This documentation is for an unreleased version of Apache Flink CDC. We recommend you use the latest stable version.
Elasticsearch
Elasticsearch Pipeline Connector #
The Elasticsearch Pipeline connector can be used as the Data Sink of the pipeline, and write data to Elasticsearch. This document describes how to set up the Elasticsearch Pipeline connector.
How to create Pipeline #
The pipeline for reading data from MySQL and sink to Elasticsearch can be defined as follows:
source:
type: mysql
name: MySQL Source
hostname: 127.0.0.1
port: 3306
username: admin
password: pass
tables: adb.\.*, bdb.user_table_[0-9]+, [app|web].order_\.*
server-id: 5401-5404
sink:
type: elasticsearch
name: Elasticsearch Sink
hosts: http://127.0.0.1:9092,http://127.0.0.1:9093
route:
- source-table: adb.\.*
sink-table: default_index
description: sync adb.\.* table to default_index
pipeline:
name: MySQL to Elasticsearch Pipeline
parallelism: 2
Pipeline Connector Options #
Option | Required | Default | Type | Description |
---|---|---|---|---|
type | required | (none) | String | Specify what connector to use, here should be 'elasticsearch' . |
name | optional | (none) | String | The name of the sink. |
hosts | required | (none) | String | One or more Elasticsearch hosts to connect to, e.g. 'http://host_name:9092,http://host_name:9093'. |
version | optional | 7 | Integer | Specify what connector to use, valid values are:
|
username | optional | (none) | String | The username for Elasticsearch authentication. |
password | optional | (none) | String | The password for Elasticsearch authentication. |
batch.size.max | optional | 500 | Integer | Maximum number of buffered actions per bulk request. Can be set to '0' to disable it. |
inflight.requests.max | optional | 5 | Integer | The maximum number of concurrent requests that the sink will try to execute. |
buffered.requests.max | optional | 1000 | Integer | The maximum number of requests to keep in the in-memory buffer. |
batch.size.max.bytes | optional | 5242880 | Long | The maximum size of batch requests in bytes. |
buffer.time.max.ms | optional | 5000 | Long | The maximum time to wait for incomplete batches before flushing. |
record.size.max.bytes | optional | 10485760 | Long | The maximum size of a single record in bytes. |
Usage Notes #
-
The written index of Elasticsearch will be
namespace.schemaName.tableName
string of TableId,this can be changed using route function of pipeline. -
No support for automatic Elasticsearch index creation.
Data Type Mapping #
Elasticsearch stores document in a JSON string. So the data type mapping is between Flink CDC data type and JSON data type.

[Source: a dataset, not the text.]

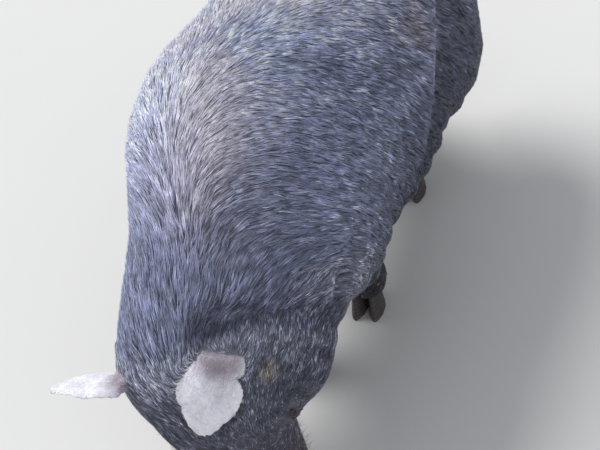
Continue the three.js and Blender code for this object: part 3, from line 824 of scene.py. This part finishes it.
def spindles_of(root, belly, tip, across, up, wide):
    """The five corners of each tuft: its root, a ring of three and its tip."""
    half = across * (0.5 * wide)[:, None]
    crest = up * (0.45 * wide)[:, None]
    return np.stack([root, belly - half, belly + half, belly + crest, tip], axis=1)


def lashes(side):
    """Root, way, droop and length in mm of the lashes on an eye's upper lid."""
    centre, outward, along, above = eye_axes(side)
    u = np.linspace(-7.5, 7.5, LASHES)
    w = (UPPER_LID + 0.1) * (1 - (u / OPENING) ** 2) + 0.6
    h = np.sqrt((LIDS + 0.1) ** 2 - u**2 - w**2)
    root = centre + (np.outer(u, along) + np.outer(w, above) + np.outer(h, outward)) * MM
    way = unit(outward + 0.5 * above + np.outer(u / 20, along))
    return root, way, np.tile(-above, (LASHES, 1)), rng.uniform(5, 9, LASHES)


def whiskers(points, normal, lie):
    """Root, way, droop and length in mm of the whiskers on lips, chin and brow."""
    _, forward, up = in_head(points)
    lips = step(108, 150, forward) * step(198, 188, forward) * step(0, -40, up)
    from_eye = eye_distance(points)
    brow = step(34, 24, from_eye) * step(17, 22, from_eye) * (up > 30)
    chance = lips + 0.5 * brow
    picked = rng.choice(len(points), WHISKERS, replace=False, p=chance / chance.sum())
    way = unit(normal[picked] + 0.8 * lie[picked] + rng.normal(0, 0.15, (WHISKERS, 3)))
    droop = np.tile((0.0, 0.0, -1.0), (WHISKERS, 1))
    return points[picked], way, droop, rng.uniform(9, 21, WHISKERS)


def long_hairs(points, normal, lie):
    """Roots, spindles and colours of the lashes and the whiskers."""
    groups = [lashes(side) for side in EYES] + [whiskers(points, normal, lie)]
    root, way, droop, long = (np.concatenate(column) for column in zip(*groups))
    is_lash = np.arange(len(root)) < LASHES * len(EYES)
    wide = np.where(is_lash, LASH_WIDTH, WHISKER_WIDTH) * MM
    long = (long * MM)[:, None]
    across = unit(np.cross(way, droop + 0.1))
    tip = root + way * long + 0.25 * droop * long
    spindles = spindles_of(root - way * SUNK, root + 0.5 * way * long, tip,
                           across, np.cross(across, way), wide)
    return root, spindles, np.where(is_lash[:, None], LASH, WHISKER)


def tuft_traits(points, normal, region, ridge, edges):
    """Depth, length and width in mm and tufts per cm2 at every vertex, and the share of mane."""
    depth, length, width, density = relax(TRAITS[region], edges, 8).T[1:5]
    _, forward, _ = in_head(points)
    head = np.isin(region, HEAD_REGIONS)
    face = head * step(-10, 110, forward)
    length = length * (1 - 0.5 * face) * (1 - 0.5 * step(36, 18, eye_distance(points)))
    width = width * (1 - 0.35 * face)
    depth = depth * (1 - 0.5 * face)
    mane = bell(points[:, 0] - ridge(points[:, 1]), 0.030) * step(0.4, 0.8, normal[:, 2])
    mane = mane * step(0.05, -0.12, points[:, 1]) * ~head
    return depth, length * (1 + 0.3 * mane), width, density, mane


def scattered(points, corners, density):
    """For each tuft, the triangle that it grows from and the shares of that triangle's corners."""
    a, b, c = (points[corners[:, i]] for i in range(3))
    area = np.linalg.norm(np.cross(b - a, c - a), axis=1) / 2
    wanted = area * (density * (1 - bare_share(points)))[corners].mean(axis=1)
    running = np.cumsum(wanted)
    picks = (np.arange(TUFTS) + rng.random(TUFTS)) / TUFTS * running[-1]
    triangle = np.minimum(np.searchsorted(running, picks), len(corners) - 1)
    return triangle, rng.dirichlet((1, 1, 1), TUFTS)


def contrast(points, normal, region, ridge):
    """How much tufts differ from their neighbours: least on the ears, little in the rose band and the
    painted rim sheen.
    """
    calm = 1 - 0.5 * np.maximum(*rose_band_and_rim_sheen(points, normal, ridge))
    calm *= 0.85 + 0.4 * step(0.85, 0.3, normal[:, 2])
    calm *= 1 - 0.3 * step(-0.12, -0.24, points[:, 1]) * ~np.isin(region, HEAD_REGIONS)
    return np.where(np.isin(region, EAR_REGIONS), 0.25, calm)


def shaded(root, tint, furry, leader):
    """The tufts' colours: the marking's, lighter or darker by lock, by tuft and in blotches."""
    uneven = rng.normal(0, UNEVEN, TUFTS)[leader] + rng.normal(-0.1, UNEVEN, TUFTS)
    blotches = 0.14 * ripple(root, 0.022, 31) + 0.10 * ripple(root, 0.07, 34)
    colour = tint * (GAIN * np.exp(furry * (uneven + blotches)))[:, None]
    fair = rng.random(TUFTS) < FAIR_TUFTS
    return np.where(fair[:, None], colour * 0.4 + FAIR_TUFT * 0.6, colour)


def combed(root, way, long, up, leader):
    """Ways and lengths of tufts that lean towards their lock's leader."""
    offset = root - root[leader]
    offset -= way * (offset * way).sum(1, keepdims=True)
    long = 0.5 * long + 0.5 * long[leader]
    way = unit(0.45 * way + 0.55 * way[leader])
    return along_skin(unit(way - 0.35 * offset / long[:, None]), up), long


def laid_down(tree, root, way, up, long, wide, stand):
    """The spindles of tufts that lie on the skin with belly and tip."""
    belly, up_there = resting(tree, root + way * (BELLY_AT * long)[:, None], 0.45 * stand)
    onward = along_skin(way, up_there)
    tip, _ = resting(tree, belly + onward * (BEYOND * long)[:, None], stand)
    across = np.cross(up_there, onward)
    return spindles_of(root - up * SUNK, belly, tip, across, up_there, wide)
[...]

CDC type | JSON type | NOTE |
---|---|---|
TINYINT | NUMBER | |
SMALLINT | NUMBER | |
INT | NUMBER | |
BIGINT | NUMBER | |
FLOAT | NUMBER | |
DOUBLE | NUMBER | |
DECIMAL(p, s) | STRING | |
BOOLEAN | BOOLEAN | |
DATE | STRING | with format: date (yyyy-MM-dd), example: 2024-10-21 |
TIMESTAMP | STRING | with format: date-time (yyyy-MM-dd HH:mm:ss.SSSSSS, with UTC time zone), example: 2024-10-21 14:10:56.000000 |
TIMESTAMP_LTZ | STRING | with format: date-time (yyyy-MM-dd HH:mm:ss.SSSSSS, with UTC time zone), example: 2024-10-21 14:10:56.000000 |
CHAR(n) | STRING | |
VARCHAR(n) | STRING | |
ARRAY | ARRAY | |
MAP | STRING | |
ROW | STRING |